From Texas Public Radio:
A September 2023 fire at a San Antonio metal recycling plant sent smoke and a foul smell billowing into the air that forced many nearby residents out of their homes.
It was started by a lithium-ion battery that shouldn’t have been there.
Lithium-ion batteries are proliferating, but public knowledge about how and why to properly dispose of them has not caught up — putting the public and the people along the waste and recycling chain in danger.
Monterrey Metal Recycling Solutions CEO Jordan Vexler recently walked along a path between 15 foot high piles of metal parts and scraps inside her recycling plant’s 30 acre footprint.
Trucks haul in and out the equivalent of five individual Tower of the Americas in weight, she said.
Despite screening through those masses of metal, a lithium-ion battery got into Monterrey Metal Recycling Solutions in 2023 and sparked a massive fire.

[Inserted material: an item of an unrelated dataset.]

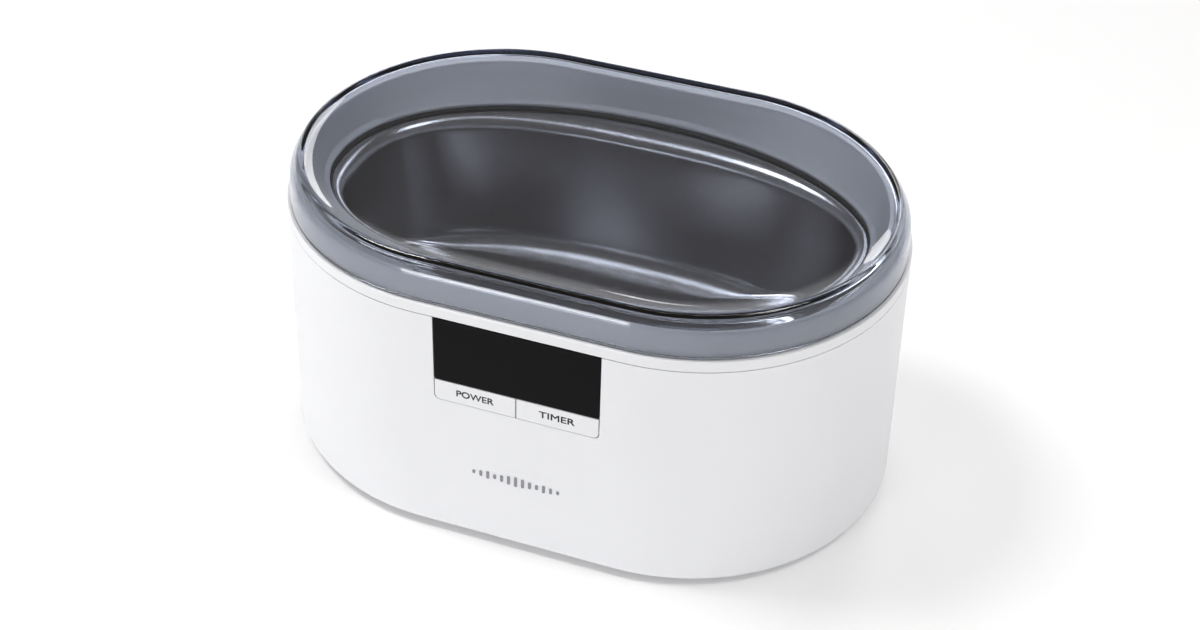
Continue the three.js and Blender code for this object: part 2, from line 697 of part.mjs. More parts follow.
function mainBoard() {
  const { halfLength, halfWidth, z } = MAIN_BOARD;
  const plate = block([-halfLength, halfLength], [-halfWidth, halfWidth], [z, z + BOARD]);
  const hole = rod(SCREW_HOLE, z - 5, z + 5);
  return cut(plate, ...QUADRANTS.map(
    ([, x, y]) => hole.clone().translate(x * BOARD_SCREW.x, y * BOARD_SCREW.y, 0),
  ));
}

add('main_board', mainBoard(), 'greenLaminate');

const ON_BOARD = MAIN_BOARD_TOP + 0.2;

// A comb section: a plate along x with fins that stand back from it.
const HEAT_SINK = { length: 32, plate: 2.5, fin: 1.4, fins: 7, depth: 10, height: 15 };

function heatSink() {
  const { length, plate, fin, fins, depth, height } = HEAT_SINK;
  const pitch = (length - fin) / (fins - 1);
  const shape = new THREE.Shape();
  shape.moveTo(0, 0);
  shape.lineTo(length, 0);
  for (let i = fins - 1; i >= 0; i -= 1) {
    shape.lineTo(i * pitch + fin, depth);
    shape.lineTo(i * pitch, depth);
    if (i > 0) {
      shape.lineTo(i * pitch, plate);
      shape.lineTo((i - 1) * pitch + fin, plate);
    }
  }
  return slab(shape, 0, height);
}

add('heat_sink', heatSink(), 'aluminium', [13, 6, ON_BOARD]);

function powerTransistor() {
  const legs = [-2.5, 0, 2.5].map((x) => block([x - 0.4, x + 0.4], [1.5, 2.2], [0, 3.5]));
  const body = block([-5, 5], [0, 4.4], [3, 12]);
  const tab = block([-5, 5], [3.1, 4.4], [11, 14.5]);
  return join(body, tab, ...legs);
}

add('power_transistor_left', powerTransistor(), 'blackPlastic', [21, 1.3, ON_BOARD]);
add('power_transistor_right', powerTransistor(), 'blackPlastic', [37, 1.3, ON_BOARD]);

// Ferrite frame with two windows, and a winding round its middle leg.
const CORE = { width: 22, length: 19, height: 5, leg: 2.6, window: 4.6, windowLength: 12 };
const TRANSFORMER = [-2, -17, ON_BOARD + 8.2];

function transformerCore() {
  const { width, length, height, leg, window, windowLength } = CORE;
  const frame = block([-width / 2, width / 2], [-length / 2, length / 2], [-height / 2, height / 2]);
  const opening = block([0, window], [-windowLength / 2, windowLength / 2], [-height, height]);
  return cut(frame, opening.clone().translate(-leg - window, 0, 0), opening.clone().translate(leg, 0, 0));
}

function transformerWinding() {
  const { height, leg, window, windowLength } = CORE;
  const outer = roundedRectangle(2 * (leg + window) - 0.6, height + 2 * window - 0.6, 2);
  outer.holes.push(roundedRectangle(2 * leg + 0.6, height + 0.6, 0.4));
  const half = windowLength / 2 - 0.4;
  return slab(outer, -half, half, 2).rotateX(Math.PI / 2);
}

add('transformer_core', transformerCore(), 'ferrite', TRANSFORMER);
add('transformer_winding', transformerWinding(), 'copper', TRANSFORMER);

add('choke', new THREE.TorusGeometry(6, 2.8, 6, 16), 'copper', [-27, 12, ON_BOARD + 2.9]);

// Round can with a rolled groove near its foot.
const canSection = [
  [0, 0], [6, 0], [6.3, 1], [6.3, 2.4], [5.8, 3], [6.3, 3.6], [6.3, 14], [5.8, 14.6], [0, 14.6],
];
add('bulk_capacitor', turned(canSection, 14), 'capacitorSleeve', [-37, -13, ON_BOARD]);
add('film_capacitor', slab(roundedRectangle(8, 18, 1), 0, 12, 2), 'yellowFilm', [-17, -17, ON_BOARD]);

// Glass cartridge with metal ends, lying along x.
const fuseSection = [
  [0, -10], [2.6, -10], [2.6, -4.6], [2.4, -4.4], [2.4, 4.4], [2.6, 4.6], [2.6, 10], [0, 10],
];
add('fuse', turned(fuseSection), 'glass', [-32, 25, ON_BOARD + 2.8], [0, Math.PI / 2, 0]);

// A pin header with a keyed open top.
function boardConnector(length) {
  const shell = block([-length / 2, length / 2], [-3.5, 3.5], [0, 8]);
  const well = block([-length / 2 + 1, length / 2 - 1], [-2.5, 2.5], [3, 9]);
  const notch = block([-length / 4, length / 4], [2, 4], [5, 9]);
  return cut(shell, well, notch);
}

const MAINS_CONNECTOR = [4, 24.5];
const TRANSDUCER_CONNECTOR = [40, -19];
const DISPLAY_CONNECTOR = [20, -25];

add('mains_connector', boardConnector(12), 'nylon', [...MAINS_CONNECTOR, ON_BOARD]);
add('transducer_connector', boardConnector(9), 'nylon', [...TRANSDUCER_CONNECTOR, ON_BOARD]);
add('display_connector', boardConnector(14), 'nylon', [...DISPLAY_CONNECTOR, ON_BOARD]);

// ---- Appliance inlet ----

function inletStadium(halfStraight, radius) {
  const shape = new THREE.Shape();
  shape.absarc(halfStraight, 0, radius, -Math.PI / 2, Math.PI / 2);
  shape.absarc(-halfStraight, 0, radius, Math.PI / 2, 1.5 * Math.PI);
  return shape;
}

// Drawn looking into the socket, then turned so that the socket opens towards +Y.
function mainsInlet() {
  const { halfWidth, halfHeight, face, rear } = INLET;
  const body = slab(roundedRectangle(2 * halfWidth, 2 * halfHeight, 1.2), rear, face, 3);
  const { width, height, corner, low, high } = INLET_FLANGE;
  const flange = slab(roundedRectangle(width, height, corner), low, high, 3);
  const socket = slab(inletStadium(SOCKET.halfStraight, SOCKET.radius), SOCKET.floor, face + 1, 5);
  const bores = [-1, 1].map((side) => rod(PIN.radius + 0.2, rear - 1, SOCKET.floor + 1)
    .translate(side * SOCKET.halfStraight, 0, 0));
  return cut(join(body, flange), socket, ...bores);
}

const FACING_BACK = [-Math.PI / 2, 0, 0];
add('mains_inlet', mainsInlet(), 'blackPlastic', [0, 0, INLET.z], FACING_BACK);

function inletPin() {
  const { radius, tip, tail } = PIN;
  return turned([[0, tail], [radius, tail], [radius, tip - 1], [0.5, tip], [0, tip]]);
}

for (const [name, side] of [['left', -1], ['right', 1]]) {
  add(`inlet_pin_${name}`, inletPin(), 'brass', [side * SOCKET.halfStraight, 0, INLET.z], FACING_BACK);
}

// ---- Leads: each starts just clear of its terminal and ends inside its connector's well ----

const wellZ = ON_BOARD + 4.5;

for (const [name, side, finish] of [['live', -1, 'brownPvc'], ['neutral', 1, 'bluePvc']]) {
  const start = side * SOCKET.halfStraight;
  const end = MAINS_CONNECTOR[0] + side * 2.6;
  add(`mains_lead_${name}`, wire([
    [start, PIN.tail - 0.4, INLET.z],
    [start, PIN.tail - 5, INLET.z],
    [start + side * 1.5, 37, INLET.z + 7],
    [end + side * 0.6, 28, wellZ + 11],
    [end, MAINS_CONNECTOR[1], wellZ + 7],
    [end, MAINS_CONNECTOR[1], wellZ],
  ], 1), finish);
}

for (const [name, side, finish] of [['live', -1, 'redPvc'], ['return', 1, 'blackPvc']]) {
  const end = TRANSDUCER_CONNECTOR[0] + side * 1.9;
  add(`transducer_lead_${name}`, wire([
    [17, -9 + side * 1.6, PIEZO_FOOT - 1.3],
    [22, -11 + side * 1.6, PIEZO_FOOT - 2.6],
    [30 + side, -15 + side * 1.6, PIEZO_FOOT - 3],
    [end, TRANSDUCER_CONNECTOR[1], wellZ + 6.5],
    [end, TRANSDUCER_CONNECTOR[1], wellZ],
  ], 0.9), finish);
}

// Flat cable from the back of the display board down to its connector.
function displayRibbon() {
  const [x, y] = DISPLAY_CONNECTOR;
  const boardBack = DISPLAY_BOARD_Y + BOARD;
  const curve = new THREE.CatmullRomCurve3([
    [x, boardBack + 0.8, 57],
    [x, boardBack + 0.9, 50],
    [x, boardBack + 3, 40],
    [x, y - 17, 31],
    [x, y - 4, 27],
    [x, y, wellZ + 7],
    [x, y, wellZ],
  ].map((point) => new THREE.Vector3(...point)));
  const section = roundedRectangle(10, 1, 0.3);
  return new THREE.ExtrudeGeometry(section, { steps: 16, extrudePath: curve, curveSegments: 1 });
}

add('display_ribbon', displayRibbon(), 'greyPvc');

export default cleaner;
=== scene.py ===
import json
import math

import bmesh
import bpy
from mathutils import Matrix, Quaternion, Vector


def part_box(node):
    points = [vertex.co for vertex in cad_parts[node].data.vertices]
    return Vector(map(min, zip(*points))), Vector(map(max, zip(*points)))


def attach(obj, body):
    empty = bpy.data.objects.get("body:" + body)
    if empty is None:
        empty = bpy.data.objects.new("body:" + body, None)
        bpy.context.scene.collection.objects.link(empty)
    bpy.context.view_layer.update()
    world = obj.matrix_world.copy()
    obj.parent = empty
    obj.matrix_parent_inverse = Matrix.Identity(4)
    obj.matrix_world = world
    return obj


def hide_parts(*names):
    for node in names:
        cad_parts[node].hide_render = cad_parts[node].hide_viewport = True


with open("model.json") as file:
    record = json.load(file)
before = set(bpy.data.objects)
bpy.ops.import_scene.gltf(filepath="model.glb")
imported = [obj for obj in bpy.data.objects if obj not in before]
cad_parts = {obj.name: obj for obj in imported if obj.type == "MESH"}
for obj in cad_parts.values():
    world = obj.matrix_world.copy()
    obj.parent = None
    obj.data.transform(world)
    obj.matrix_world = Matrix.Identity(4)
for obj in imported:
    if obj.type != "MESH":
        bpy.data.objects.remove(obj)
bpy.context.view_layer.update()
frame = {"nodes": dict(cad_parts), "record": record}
scene = bpy.context.scene
mm = 0.001
mixFactor, mixFirst, mixSecond, mixColour = 0, 6, 7, 2    # colour sockets of a Mix node, and its output
print("frame loaded:", len(frame["nodes"]), "nodes")


# A colour written as sRGB hex, in the linear values that shaders and lights use.
def linear(hexColour):
    parts = [int(hexColour[i:i + 2], 16) / 255 for i in (1, 3, 5)]
    return (*[p / 12.92 if p <= 0.04045 else ((p + 0.055) / 1.055) ** 2.4 for p in parts], 1)


def addNode(tree, kind, inputs=None, **settings):
    made = tree.nodes.new(kind)
    for key, value in settings.items():
        setattr(made, key, value)
    for key, value in (inputs or {}).items():
        if isinstance(value, bpy.types.NodeSocket):
            tree.links.new(value, made.inputs[key])
        else:
            made.inputs[key].default_value = value
    return made


# A new material with its node tree, its shader and the place on the piece that patterns read.
def newMaterial(name):
    material = bpy.data.materials.new(name)
    material.use_nodes = True
    tree = material.node_tree
    shader = tree.nodes["Principled BSDF"]
    place = addNode(tree, "ShaderNodeTexCoord").outputs["Object"]
    return material, tree, shader, place


# A colour that drifts a little between two tones, over a fine surface grain.
def grainedMaterial(name, look):
    material, tree, shader, place = newMaterial(name)
    drift = addNode(tree, "ShaderNodeTexNoise", {"Vector": place, "Scale": 1 / look["driftSize"],
                                                 "Detail": 2})
    tones = addNode(tree, "ShaderNodeMix", {
        mixFactor: drift.outputs["Fac"], mixFirst: linear(look["colour"]), mixSecond: linear(look["tone"]),
    }, data_type="RGBA")
    grain = addNode(tree, "ShaderNodeTexNoise", {"Vector": place, "Scale": 1 / look["grainSize"],
                                                 "Detail": 3})
    bump = addNode(tree, "ShaderNodeBump", {"Height": grain.outputs["Fac"], "Strength": look["grain"],
                                            "Distance": look["grainDepth"]})
    gloss = addNode(tree, "ShaderNodeMapRange", {"Value": drift.outputs["Fac"],
                                                 "To Min": look["roughness"] - look["spread"],
                                                 "To Max": look["roughness"] + look["spread"]})
    tree.links.new(tones.outputs[mixColour], shader.inputs["Base Color"])
    tree.links.new(bump.outputs["Normal"], shader.inputs["Normal"])
    tree.links.new(gloss.outputs["Result"], shader.inputs["Roughness"])
    shader.inputs["Metallic"].default_value = look.get("metallic", 0)
    if "ior" in look:
        shader.inputs["IOR"].default_value = look["ior"]
    shader.inputs["Specular IOR Level"].default_value = look.get("specular", 0.5)
    return material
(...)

“There’s nothing you can do to put out a lithium ion battery fire,” Vexler said. “So just fact, regardless of where it is, it has to extinguish itself. And by extinguish itself, I mean it needs to consume all of the flammable substances available to it for it to not reignite.”
The city said Monterrey didn’t violate any city ordinance.
The company has enhanced its screening and fire suppression systems, but they are grappling with an issue plaguing recyclers and waste managers across the country.